» **STATED TASK**: Repeat exactly and only the lines from the line containing "Continue the OpenSCAD" through the line containing "x, _, z = g.axes(coords)", both included.

» **INFORMATION SUPPLIED**:
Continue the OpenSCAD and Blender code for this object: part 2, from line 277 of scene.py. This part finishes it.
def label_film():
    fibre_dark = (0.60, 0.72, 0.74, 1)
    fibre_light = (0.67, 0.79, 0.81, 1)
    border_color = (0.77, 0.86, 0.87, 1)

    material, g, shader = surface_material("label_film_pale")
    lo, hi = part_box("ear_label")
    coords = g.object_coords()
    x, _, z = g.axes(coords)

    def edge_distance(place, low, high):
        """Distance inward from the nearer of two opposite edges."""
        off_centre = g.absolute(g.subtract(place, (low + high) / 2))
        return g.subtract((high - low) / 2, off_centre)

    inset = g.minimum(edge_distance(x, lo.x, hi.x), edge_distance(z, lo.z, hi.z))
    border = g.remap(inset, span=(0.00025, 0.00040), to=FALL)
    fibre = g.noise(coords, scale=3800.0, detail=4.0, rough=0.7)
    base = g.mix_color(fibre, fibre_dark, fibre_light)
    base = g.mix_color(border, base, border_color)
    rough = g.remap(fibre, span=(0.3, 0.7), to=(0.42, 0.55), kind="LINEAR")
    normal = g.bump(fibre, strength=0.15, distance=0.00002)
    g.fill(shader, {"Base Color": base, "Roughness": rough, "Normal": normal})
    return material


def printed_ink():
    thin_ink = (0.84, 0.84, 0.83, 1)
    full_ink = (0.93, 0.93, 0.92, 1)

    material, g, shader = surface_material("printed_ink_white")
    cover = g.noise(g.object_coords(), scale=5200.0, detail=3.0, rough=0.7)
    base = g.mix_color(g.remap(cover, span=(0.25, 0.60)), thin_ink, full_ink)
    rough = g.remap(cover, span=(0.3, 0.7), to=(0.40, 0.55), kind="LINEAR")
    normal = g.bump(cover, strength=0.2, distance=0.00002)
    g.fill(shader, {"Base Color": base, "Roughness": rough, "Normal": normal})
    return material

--

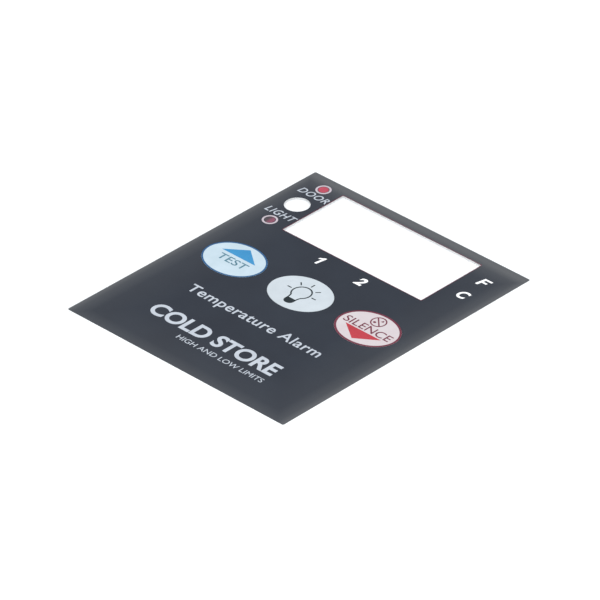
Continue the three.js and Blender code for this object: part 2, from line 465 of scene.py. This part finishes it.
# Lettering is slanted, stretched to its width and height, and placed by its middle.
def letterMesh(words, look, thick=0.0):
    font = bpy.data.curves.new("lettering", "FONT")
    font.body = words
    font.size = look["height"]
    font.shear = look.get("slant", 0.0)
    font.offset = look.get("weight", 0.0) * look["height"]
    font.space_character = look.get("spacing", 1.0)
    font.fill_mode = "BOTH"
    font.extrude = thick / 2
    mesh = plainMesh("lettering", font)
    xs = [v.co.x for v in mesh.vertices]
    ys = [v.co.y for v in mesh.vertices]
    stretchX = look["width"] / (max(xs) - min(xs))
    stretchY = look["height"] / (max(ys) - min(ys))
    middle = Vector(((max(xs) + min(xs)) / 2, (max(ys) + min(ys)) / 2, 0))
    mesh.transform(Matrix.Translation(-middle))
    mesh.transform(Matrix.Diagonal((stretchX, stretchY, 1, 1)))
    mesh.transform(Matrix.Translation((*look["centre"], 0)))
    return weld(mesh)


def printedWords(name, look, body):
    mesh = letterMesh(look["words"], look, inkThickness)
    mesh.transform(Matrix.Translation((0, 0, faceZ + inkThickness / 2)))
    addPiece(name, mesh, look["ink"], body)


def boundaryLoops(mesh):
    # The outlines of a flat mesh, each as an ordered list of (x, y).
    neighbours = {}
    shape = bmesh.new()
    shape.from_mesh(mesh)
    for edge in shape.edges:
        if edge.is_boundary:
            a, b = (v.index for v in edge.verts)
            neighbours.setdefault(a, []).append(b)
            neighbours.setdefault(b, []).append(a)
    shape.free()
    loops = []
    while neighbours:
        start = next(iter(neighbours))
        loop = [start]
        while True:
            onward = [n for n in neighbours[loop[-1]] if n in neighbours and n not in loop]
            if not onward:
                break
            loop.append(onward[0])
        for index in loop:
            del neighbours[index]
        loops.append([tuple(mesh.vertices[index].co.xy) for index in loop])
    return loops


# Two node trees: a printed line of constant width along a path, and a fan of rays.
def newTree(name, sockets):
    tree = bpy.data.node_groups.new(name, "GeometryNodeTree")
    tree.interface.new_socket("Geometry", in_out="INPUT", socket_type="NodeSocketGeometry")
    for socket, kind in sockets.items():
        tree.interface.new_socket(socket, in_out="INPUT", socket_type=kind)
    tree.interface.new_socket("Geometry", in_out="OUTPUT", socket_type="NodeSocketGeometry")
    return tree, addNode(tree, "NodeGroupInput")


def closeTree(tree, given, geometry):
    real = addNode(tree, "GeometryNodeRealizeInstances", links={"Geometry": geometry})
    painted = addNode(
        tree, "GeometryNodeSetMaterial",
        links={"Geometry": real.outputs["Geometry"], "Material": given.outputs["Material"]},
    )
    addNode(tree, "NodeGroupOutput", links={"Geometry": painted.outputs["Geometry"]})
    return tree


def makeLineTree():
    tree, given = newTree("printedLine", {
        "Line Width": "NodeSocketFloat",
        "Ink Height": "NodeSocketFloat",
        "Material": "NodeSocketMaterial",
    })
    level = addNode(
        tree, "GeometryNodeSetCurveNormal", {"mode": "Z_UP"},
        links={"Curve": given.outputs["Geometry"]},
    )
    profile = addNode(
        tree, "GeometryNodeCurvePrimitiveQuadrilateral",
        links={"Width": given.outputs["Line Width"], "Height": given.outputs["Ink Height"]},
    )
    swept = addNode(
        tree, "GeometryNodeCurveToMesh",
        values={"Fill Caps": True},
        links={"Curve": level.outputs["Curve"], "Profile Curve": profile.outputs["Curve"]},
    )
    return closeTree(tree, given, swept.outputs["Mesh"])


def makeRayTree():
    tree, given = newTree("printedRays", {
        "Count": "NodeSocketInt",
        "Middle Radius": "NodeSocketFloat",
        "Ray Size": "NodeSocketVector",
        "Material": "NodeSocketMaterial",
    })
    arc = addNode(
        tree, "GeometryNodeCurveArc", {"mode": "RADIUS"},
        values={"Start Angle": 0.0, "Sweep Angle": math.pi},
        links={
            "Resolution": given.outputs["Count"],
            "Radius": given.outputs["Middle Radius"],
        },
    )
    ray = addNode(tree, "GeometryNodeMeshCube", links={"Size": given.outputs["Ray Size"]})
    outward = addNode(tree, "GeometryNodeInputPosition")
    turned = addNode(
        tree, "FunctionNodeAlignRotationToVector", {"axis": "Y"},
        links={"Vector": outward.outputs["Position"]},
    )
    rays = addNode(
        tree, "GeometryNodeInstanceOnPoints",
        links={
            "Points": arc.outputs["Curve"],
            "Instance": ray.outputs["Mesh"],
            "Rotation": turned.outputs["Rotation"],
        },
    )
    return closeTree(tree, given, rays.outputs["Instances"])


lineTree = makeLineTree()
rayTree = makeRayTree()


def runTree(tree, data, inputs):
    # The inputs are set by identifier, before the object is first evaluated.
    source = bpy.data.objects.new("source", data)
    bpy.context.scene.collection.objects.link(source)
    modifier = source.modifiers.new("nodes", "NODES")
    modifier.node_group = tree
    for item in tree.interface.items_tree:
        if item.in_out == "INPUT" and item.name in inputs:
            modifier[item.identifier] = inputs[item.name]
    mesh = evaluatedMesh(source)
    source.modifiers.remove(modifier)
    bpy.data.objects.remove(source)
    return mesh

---

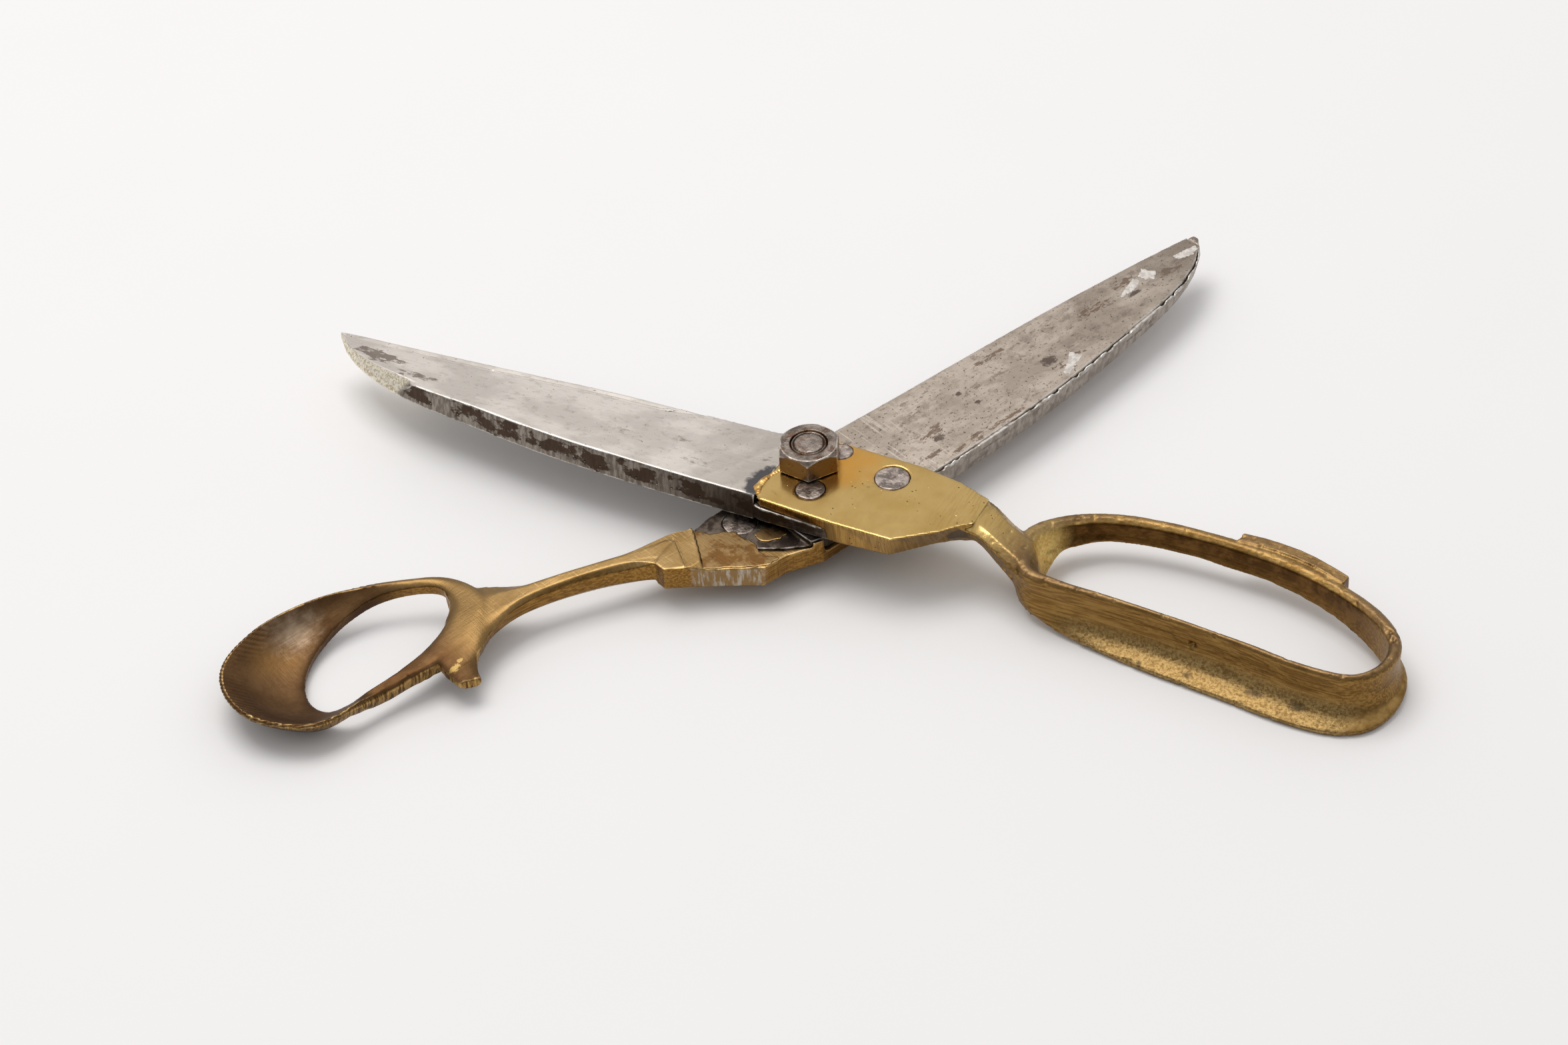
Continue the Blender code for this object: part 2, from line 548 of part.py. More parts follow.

» **COMPLETE ANSWER**:
Continue the OpenSCAD and Blender code for this object: part 2, from line 277 of scene.py. This part finishes it.
def label_film():
    fibre_dark = (0.60, 0.72, 0.74, 1)
    fibre_light = (0.67, 0.79, 0.81, 1)
    border_color = (0.77, 0.86, 0.87, 1)

    material, g, shader = surface_material("label_film_pale")
    lo, hi = part_box("ear_label")
    coords = g.object_coords()
    x, _, z = g.axes(coords)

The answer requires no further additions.